--- Start Given data ---

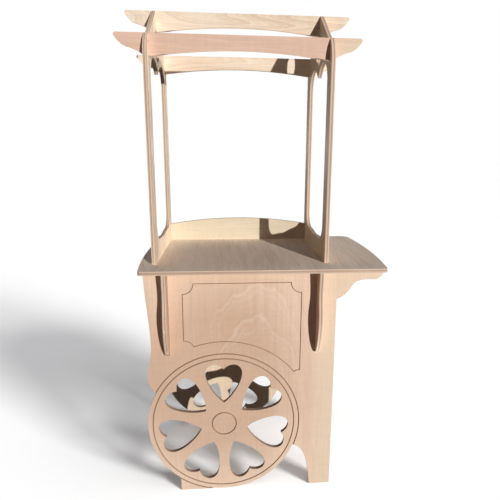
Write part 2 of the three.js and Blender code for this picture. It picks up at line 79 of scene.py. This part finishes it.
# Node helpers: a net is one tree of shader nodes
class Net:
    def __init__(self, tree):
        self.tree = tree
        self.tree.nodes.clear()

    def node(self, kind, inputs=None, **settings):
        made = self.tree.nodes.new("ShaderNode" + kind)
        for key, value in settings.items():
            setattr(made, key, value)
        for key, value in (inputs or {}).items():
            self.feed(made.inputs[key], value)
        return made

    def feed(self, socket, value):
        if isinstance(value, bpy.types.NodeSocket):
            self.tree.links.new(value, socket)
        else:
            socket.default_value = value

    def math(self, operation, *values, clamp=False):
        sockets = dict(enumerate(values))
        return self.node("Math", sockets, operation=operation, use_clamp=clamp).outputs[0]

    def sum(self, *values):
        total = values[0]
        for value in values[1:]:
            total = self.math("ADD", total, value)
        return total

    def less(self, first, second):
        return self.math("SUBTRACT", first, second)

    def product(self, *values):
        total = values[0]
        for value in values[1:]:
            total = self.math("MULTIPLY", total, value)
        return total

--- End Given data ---

Objective
Give again, word for word, the lines of the listing, starting at its first line and ending with the line containing "return made".

The answer
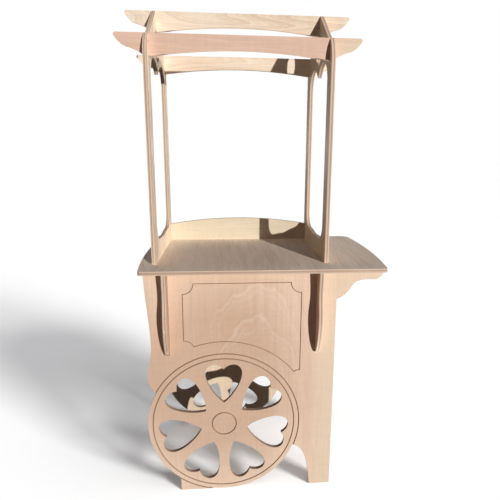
Write part 2 of the three.js and Blender code for this picture. It picks up at line 79 of scene.py. This part finishes it.
# Node helpers: a net is one tree of shader nodes
class Net:
    def __init__(self, tree):
        self.tree = tree
        self.tree.nodes.clear()

    def node(self, kind, inputs=None, **settings):
        made = self.tree.nodes.new("ShaderNode" + kind)
        for key, value in settings.items():
            setattr(made, key, value)
        for key, value in (inputs or {}).items():
            self.feed(made.inputs[key], value)
        return made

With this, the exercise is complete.